Given that the data has been adjusted for PPP, or in Rampell's words, different costs of living around the world, or really, it has been adjusted for different standards of living, it makes little sense to explain a difference in the adjusted amounts based on "standard of living". In fact, my understanding (unless something changed recently) is that the PPP adjustment uses the US living standard as the reference level.

The $6700 that she describes as the maximum income of the bottom chunk of Americans--if this amount is earned by the Indian, would put him/her in the very top bucket of Indians, according to the Milanovic chart. I'd call that a super high standard of living in India, not merely "relatively good".


A few comments on the statistics.

The last quotation above shows a confusion between averages and extreme values. The $6,700 is the maximum income of the bottom chunk of Americans; it cannot be compared to the $1 a day, which by the way, should be written as $365 a year, but in any case, this amount is the average income of the bottom 25% of Indians. One can't compare an average to a maximum, nor an annual number to a daily number.

A number of readers conclude from the chart that the income inequality problem in the U.S. is overblown. You just can't see it on that chart. That's because the chart literally hides this information. As we know, the top 20% of the U.S. population holds 84% of the wealth, and it gets worse with the top 1%, top 0.1%, etc.

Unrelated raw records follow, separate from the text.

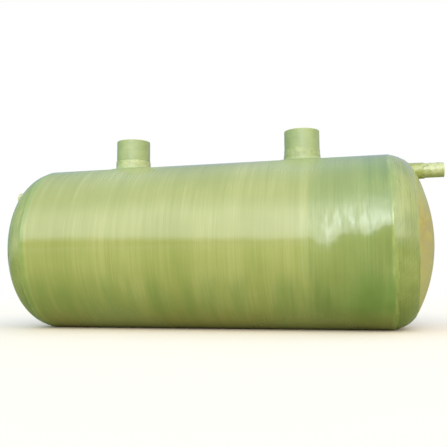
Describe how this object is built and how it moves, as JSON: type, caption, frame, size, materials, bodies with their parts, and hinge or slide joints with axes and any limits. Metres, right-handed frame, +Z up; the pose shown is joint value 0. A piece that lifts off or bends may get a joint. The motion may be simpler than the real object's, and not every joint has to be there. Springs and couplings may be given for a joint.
{
  "type": "septic tank",
  "caption": "Horizontal fibreglass septic tank: wound barrel with dished ends, access necks on top and an inlet and outlet pipe.",
  "frame": {"origin": "on the ground under the middle of the tank", "axes": "+X along the tank towards the inlet, +Z up"},
  "size_m": [6.7, 2.5, 2.93],
  "materials": {
    "wound_shell": "glossy hoop-wound glass and green polyester resin",
    "pale_resin": "semi-gloss hand-laid glass mat, pale with resin",
    "bare_laminate": "satin hand-laid glass mat, tan",
    "inside_laminate": "satin resin-rich glass mat",
    "neck_laminate": "glossy wound glass and green polyester resin",
    "pipe_laminate": "semi-gloss pale green glass laminate"
  },
  "bodies": {
    "root": {"barrel_main": "wound_shell", "barrel_short": "wound_shell", "seam_joint": "pale_resin", "seam_inner_band": "inside_laminate", "left_head": "bare_laminate", "right_head": "bare_laminate", "left_end_band": "wound_shell", "right_end_band": "wound_shell", "left_skirt_fillet": "inside_laminate", "right_skirt_fillet": "inside_laminate", "left_neck": "neck_laminate", "right_neck": "neck_laminate", "left_neck_collar": "pale_resin", "right_neck_collar": "pale_resin", "inlet_pipe": "pipe_laminate", "outlet_pipe": "pipe_laminate", "inlet_collar": "pale_resin", "outlet_collar": "pale_resin", "inlet_tee": "inside_laminate", "outlet_tee": "inside_laminate", "first_baffle": "inside_laminate", "second_baffle": "inside_laminate", "first_baffle_fillets": "inside_laminate", "second_baffle_fillets": "inside_laminate"}
  },
  "joints": []
}
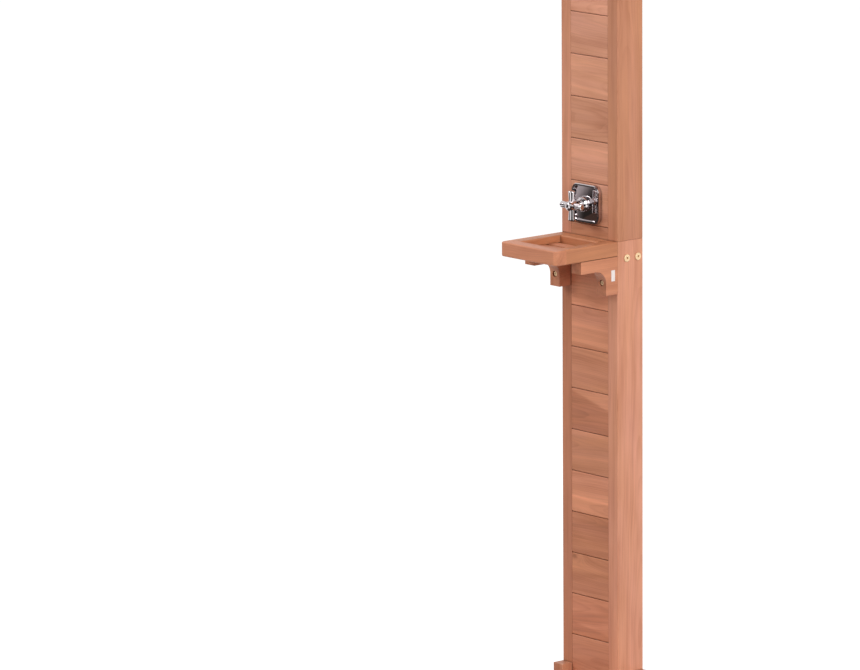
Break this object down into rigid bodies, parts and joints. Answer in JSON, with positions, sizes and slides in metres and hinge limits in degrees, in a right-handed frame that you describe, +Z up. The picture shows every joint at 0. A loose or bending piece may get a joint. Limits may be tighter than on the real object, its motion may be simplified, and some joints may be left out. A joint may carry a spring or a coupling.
{
  "type": "outdoor shower post",
  "caption": "Hollow wooden shower column with a bracketed soap tray, chrome cross-handle stop valve, rain head on an arm and a slatted standing platform.",
  "frame": {"origin": "on the floor under the middle of the square platform", "axes": "+Z up, front of the column faces -Y, +X to the right seen from the front"},
  "size_m": [0.7, 0.7, 2.136],
  "materials": {
    "upper_plank": "oiled, open grain",
    "lower_plank": "oiled, open grain",
    "front_board": "oiled, open grain",
    "back_board": "oiled, open grain",
    "tray_wood": "oiled, open grain",
    "platform_wood": "oiled, open grain",
    "hidden_wood": "sawn",
    "brass": "machined, slightly dulled",
    "copper_pipe": "drawn copper",
    "chrome": "polished chrome plate",
    "steel": "stainless",
    "rubber": "matt",
    "silicone": "soft grey",
    "blank_white": "plain film"
  },
  "bodies": {
    "post": {"platform_slats": "platform_wood", "platform_joists": "platform_wood", "platform_screws": "steel", "rubber_feet": "rubber", "lower_side_left": "lower_plank", "lower_side_right": "lower_plank", "upper_side_left": "upper_plank", "upper_side_right": "upper_plank", "lower_front_boards": "front_board", "upper_front_boards": "front_board", "lower_back_boards": "back_board", "upper_back_boards": "back_board", "lower_noggins": "hidden_wood", "upper_noggins": "hidden_wood", "top_cap": "upper_plank", "splice_block_left": "hidden_wood", "splice_block_right": "hidden_wood", "side_bolts": "brass", "splice_inserts": "brass", "splice_screws": "steel", "tray_front_rail": "tray_wood", "tray_left_rail": "tray_wood", "tray_right_rail": "tray_wood", "tray_back_rail": "tray_wood", "tray_slats": "tray_wood", "tray_bracket_left": "tray_wood", "tray_bracket_right": "tray_wood", "bracket_screws": "brass", "blank_tag": "blank_white", "front_foot_cleats": "lower_plank", "side_foot_cleats": "lower_plank", "cleat_screws": "brass", "valve_mounting_block": "hidden_wood", "valve_body": "brass", "valve_plate": "chrome", "valve_bonnet": "chrome", "valve_cartridge": "steel", "inlet_elbow": "brass", "arm_elbow": "brass", "inlet_pipe": "copper_pipe", "riser_pipe": "copper_pipe", "pipe_clips": "copper_pipe", "inlet_tailpiece": "brass", "inlet_flange": "brass", "shower_arm": "chrome", "arm_flange": "chrome", "arm_ball": "chrome"},
    "valve_handle": {"cross_handle": "chrome", "handle_screw": "steel", "handle_button": "chrome", "valve_spindle": "brass"},
    "ball_seal_ring": {"ball_seal": "rubber"},
    "rain_head": {"ball_nut": "chrome", "head_shell": "chrome", "head_face": "steel", "head_nozzles": "silicone"},
    "swivel_nut": {"hose_nut": "brass", "hose_washer": "rubber"}
  },
  "joints": [
    {"name": "handle_turn", "type": "hinge", "parent": "post", "child": "valve_handle", "pos_m": [-0.0045, 0.162, 1.159], "axis": [0, -1, 0], "range_deg": [0, 90]},
    {"name": "head_tilt_sideways", "type": "hinge", "parent": "post", "child": "ball_seal_ring", "pos_m": [0, -0.06, 1.997], "axis": [0, 1, 0], "range_deg": [-15, 15]},
    {"name": "head_tilt_forward", "type": "hinge", "parent": "ball_seal_ring", "child": "rain_head", "pos_m": [0, -0.06, 1.997], "axis": [1, 0, 0], "range_deg": [-15, 15]},
    {"name": "hose_nut_turn", "type": "hinge", "parent": "post", "child": "swivel_nut", "pos_m": [0, 0.2964, 0.208], "axis": [0, 1, 0], "continuous": true}
  ]
}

The precision of the horizontal axis of the chart is the "ventile", which are 5% buckets.

Also, notice that this type of chart is used to compare one distribution against another distribution. The notion of currencies has been entirely removed. It's similar to converting data from absolute units to rankings. You lose that sense of scale. (This is the reason why it appears as if no one in India makes more than anyone in the States. If a finer scale were to be used, at the upper end of the Indian income distribution, I'm sure you find otherwise.)